The Grudge (2004)
Main cast: Sarah Michelle Gellar (Karen Davis), Jason Behr (Doug), William Mapother (Matthew Williams), Clea DuVall (Jennifer Williams), KaDee Strickland (Susan Williams), Grace Zabriskie (Emma Williams) and Bill Pullman (Peter Kirk)
Director: Takashi Shimizu
The Grudge is the American remake of the Korean (not Japanese like so many US reviewers assumed) movie Ju-On, one of the many "long haired ghosts oooh, scary" clones that flooded the markets after the success of the Japanese version of The Ring. I watched Ju-On and I guess you can tell how much I enjoyed that movie by how I spent weeks making that "Ack-ack-ack" suffocating sound - like the one the ghosts made - just for laughs and to annoy people who genuinely thought that schlocky movie is the scariest thing ever. Puh-lease. Unfortunately, the American version is even more incoherent than the Korean original, and if I haven't had some people explain to me the plot (the Korean original isn't the most coherent either), I won't really understand fully what the story is about.
Basically, the story is this. Ghosts that are murdered violently often linger behind to haunt the sites of their murder and kill anyone who happens to be in their path. A Japanese woman and her son were murdered in this house that later becomes the haunted house that the story revolves around. Sarah Michelle Gellar plays Karen Davis, an American exchange student in Japan, while the depressingly emaciated and scruffy Jason Behr plays Doug, her boyfriend. Karen happens to pretty much stumble upon the house (that has recently killed a hapless shut-in) and the story then jumps to flash-backs and present scenes in such a haphazard manner that viewers may not even know that what scenes are flashbacks and what aren't - if they know in the first place that the scenes are flashback scenes, that is.
After a while, it is easy to see why Karen looks so confused most of the time.

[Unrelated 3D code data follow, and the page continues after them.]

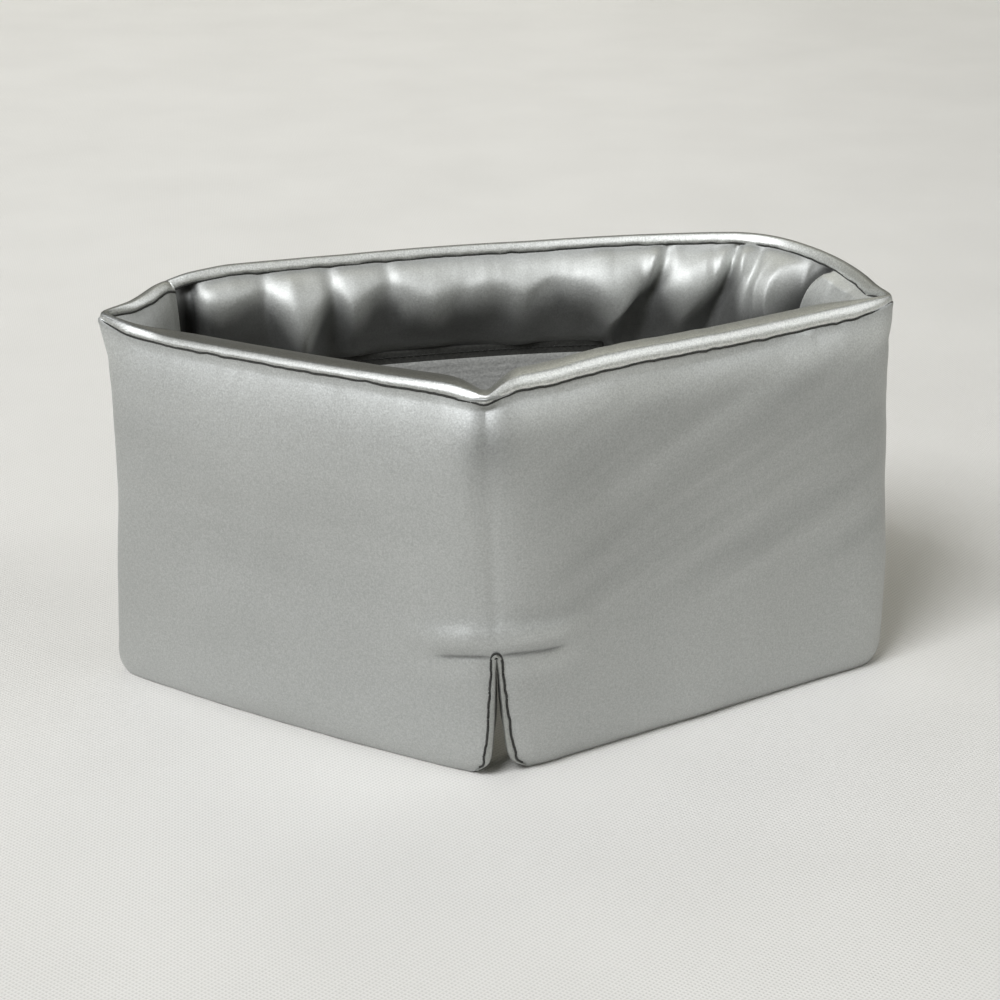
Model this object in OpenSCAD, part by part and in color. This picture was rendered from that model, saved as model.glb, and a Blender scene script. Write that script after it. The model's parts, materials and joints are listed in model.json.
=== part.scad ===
// Wrap-around padded satin sleep mask, closed into a ring and standing on its lower edge.
// Front faces -Y, up is +Z, the origin is at the bottom centre of the whole ring. Units: mm.
// Every wall is drawn in its own frame: x along the wall, y inwards from the outer face, z up.

/* [Overall] */
// Height of the band
band_h = 118; // [90:1:140]
// Length of the left front panel, fold to fold
front_left_len = 130; // [110:1:150]
// Length of the right front panel, fold to fold
front_right_len = 141; // [110:1:160]
// Length of the right side wall
side_len = 72; // [50:1:90]
// Length of the left inner end that tucks under the strap
end_len = 28; // [20:1:45]
// How far the back wall bows outwards from a straight line
back_bow = 13; // [5:1:25]

/* [Directions of the walls, seen from above] */
// Direction of the left front panel
dir_front_left = -30; // [-45:1:-15]
// Direction of the right front panel
dir_front_right = 32; // [15:1:45]
// Direction of the right side wall
dir_side = 115; // [95:1:130]
// Direction of the left end and the strap tab
dir_end = 236; // [225:1:250]

/* [Padding] */
// Wall thickness of the front panels
front_t = 10; // [8:0.5:14]
// Wall thickness of the right side and the back
back_t = 8; // [6:0.5:12]
// Wall thickness of the strap tab
tab_t = 6; // [5:0.5:10]
// Wall thickness of the left inner end
end_t = 7; // [5:0.5:10]
// Thickness of the satin with its backing
satin_t = 1.2; // [0.8:0.1:2]
// Height of the edge binding
rim_h = 5.4; // [4:0.2:8]

/* [Closure] */
// Height of the hook and loop tapes
tape_h = 50; // [25:1:60]
// Thickness of each tape
tape_t = 1; // [0.8:0.1:1.5]
// Gap between the two tapes, crossed by the hooks
tape_gap = 0.4; // [0.3:0.1:1]
// Part of the tab line left uncovered behind the left front corner
tab_start = 13; // [8:1:20]
// Distance along the tab line to the back left fold
tab_fold = 34; // [30:1:45]
// How much lower than the band the tab is, at its top and at its bottom
tab_inset = 7; // [0:1:15]
// Angle of the back wall that the loop tape covers
loop_angle = 21.5; // [10:0.5:28]

/* [Nose slit] */
// Width of the binding along each edge of the slit
slit_bind = 2.4; // [1.5:0.1:4]
// Height of the slit
slit_h = 35; // [25:1:45]

/* [Hidden] */
$fn = 48;
fold_gap = 0.2;
c0 = [-3.1, -70.2];
function dir(a) = [cos(a), sin(a)];
function nrm(a) = [-sin(a), cos(a)];
cl = c0 - front_left_len * dir(dir_front_left);
cr = c0 + front_right_len * dir(dir_front_right);
br = cr + side_len * dir(dir_side);
tab_off = tab_t + 2 * tape_t + tape_gap;
t0 = cl - tab_off * nrm(dir_end);
bl = t0 - tab_fold * dir(dir_end);
chord = norm(br - bl);
dir_back = atan2(bl[1] - br[1], bl[0] - br[0]);
back_r = (chord * chord / 4 + back_bow * back_bow) / (2 * back_bow);
back_half = asin(chord / 2 / back_r);
back_c = (br + bl) / 2 + (back_r - back_bow) * nrm(dir_back);
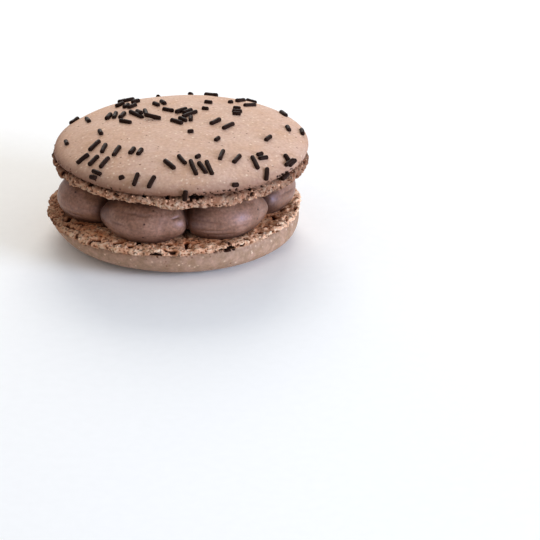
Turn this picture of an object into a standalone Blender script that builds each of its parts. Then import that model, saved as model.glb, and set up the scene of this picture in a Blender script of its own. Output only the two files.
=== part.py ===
"""A chocolate macaron: two baked almond shells round a ring of piped filling, the lid set with sprinkles.

Metres, +Z up. The origin is on the flat spot that the macaron rests on, under the lower shell's axis.
The front faces -Y. Azimuths are degrees from the front, growing to the right.
"""

import math
import random
from collections import namedtuple

import bmesh
import bpy
from mathutils import Matrix, Vector, geometry, noise
from mathutils.bvhtree import BVHTree

MM = 0.001
GAP = 0.3 * MM  # clearance between the filling and a shell
SCREW_STEPS = 112
WELD = 0.01 * MM

# The lid: a low dome on a ragged foot, set a little to the right of the lower shell
LID_RADIUS = 36.0 * MM
LID_UNDERSIDE = 22.0 * MM
LID_FOOT = 4.0 * MM
LID_DOME = 6.9 * MM
LID_POWER = 0.788  # below 1 the dome is fuller than an ellipse
LID_SHIFT = Vector((2.4 * MM, 0.26 * MM, 0.0))
LID_BORDER = LID_UNDERSIDE + LID_FOOT
LID_RINGS = 8
SHOULDER_PUSH = 1.3 * MM  # the dome is fuller at the back right
SHOULDER_AT = 125.0
SHOULDER_WIDTH = 80.0
SLOPE_DRAW = 0.9 * MM  # and falls more gently at the left
SLOPE_AT = -112.0
SLOPE_WIDTH = 70.0
EDGE_RISE = 0.8 * MM  # the foot's lower edge is higher at the front left
EDGE_RISE_FROM = -78.0
EDGE_RISE_TO = -9.0
EDGE_RISE_FADE = 30.0
EDGE_RISE_STEP = 5.0

# The lower shell, which lies on its dome
BASE_SHIFT = Vector((0.4 * MM, 0.0, 0.0))
BASE_RADIUS = 35.85 * MM
BASE_TOP = 10.0 * MM
BASE_BORDER = 7.9 * MM
BASE_DOME_RADIUS = 35.16 * MM
BASE_POWER = 0.25  # a steep side that turns in late
BASE_LEAN = 2.2 * MM  # how far the underside is pushed to the right
BASE_ROLL = 0.7 * MM  # the rim is this much higher at the right than at the middle
BASE_BACK_RISE = 0.6 * MM
FLAT_SPOT = 16.0 * MM
BASE_SWELL_FROM = 2.0 * MM

# The ragged foot that both shells have where they rose in the oven
LIP = 0.75 * MM  # depth of the crevice under the dome's lip
FOOT_BULGE = 0.15 * MM
CRAG = 0.55 * MM
CRAG_MOST = 0.8  # crumbs past this share of a crag have broken off
CRAG_SIZE = 3.4 * MM
CRUMB_SIZE = 1.7 * MM
CRAG_LIFT = 0.25 * MM
ROUGH_BY = 0.5 * MM  # the foot is at its roughest from this far under the lip
SIDE_FROM = 34.0 * MM  # radii where the foot's side starts
SIDE_ALL = 35.0 * MM
RIM_FROM = 31.0 * MM  # radii where the rim parts from the flat face
RIM_ALL = 34.5 * MM
POCKET_FULL = 0.4 * MM  # how far from the lip a slot is open
POCKET_FADE = 0.9 * MM
POCKET_END = 1.9 * MM
SWELL = 0.22 * MM
SWELL_SIZE = 15.0 * MM
CRUMBLY_FROM = 27.5 * MM  # the flat faces are crumbly from this radius out
CRUMBLY_ALL = 32.5 * MM
PIT = 0.7 * MM
FACE_SKIN = 0.5 * MM

# The filling: a ring of dollops, the first four of them at the front and the right
DOLLOP_RING = 22.3 * MM
DOLLOP_SHIFT = 0.6 * MM
DOLLOP_HEIGHT = 14.9 * MM
DOLLOP_HALF_HEIGHT = 7.44 * MM
DOLLOP_AZIMUTHS = (-72.9, -19.3, 33.0, 83.7, 134.5, 185.3, 236.1)
DOLLOP_RADII = (11.7 * MM, 12.1 * MM, 12.35 * MM, 12.0 * MM, 12.1 * MM, 11.8 * MM, 12.2 * MM)
DOLLOP_SEGMENTS = 24
DOLLOP_RINGS = 12
CORE_RADIUS = 18.0 * MM
CORE_INSET = 0.6 * MM  # how far the core's faces stand in from the shells
CORE_SEGMENTS = 32

# Chocolate sprinkles
ROD_THICK = 1.35 * MM
ROD_SIDES = 6
ROD_SINK = 0.34 * MM
ROD_SHORTEST = 1.6 * MM
ROD_JITTER = 0.35 * MM
ROD_FAN = 8.0
ROD_SPREAD = 0.16  # share of the length
ROD_TRIES = 24
ROD_OUTERMOST = 35.2 * MM
SEED = 11

Slot = namedtuple("Slot", "azimuth width depth")
LID_SLOTS = (Slot(6.0, 5.0, 1.6 * MM), Slot(-44.0, 3.5, 1.6 * MM))
BASE_SLOTS = (Slot(-9.0, 3.0, 1.2 * MM), Slot(24.0, 6.0, 1.8 * MM), Slot(30.0, 2.5, 1.4 * MM))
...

I think I have the same expression mirrored on my face. It is easy to imagine why Bill Pullman's character jumps off the balcony to his death early in the movie because by the time the first hour of this movie is done with, I am thinking about following him because this movie is confusing, incoherent, and top it off, boring beyond belief. Nothing happens in this movie apart from some silly ghosts in white going "Ack-ack-ack!" (the Martians in Mars Attack! did that so much better, if you ask me) before killing all those boring people that either talk or wander around looking utterly lost and unhappy. Maybe I should be rooting for the ghosts when they kill off those boring twits?
Memo to Hollywood bigwigs: maybe it's time to adapt Japanese anime and hentai before we bring another tedious "long-haired girl ghost, ooh, scary, if I haven't seen her in a thousand Japanese and Korean horror movies already" remake to the big screen? Sailormoon Does Dallas sounds like a dream compared to meandering wastes-of-time like The Grudge.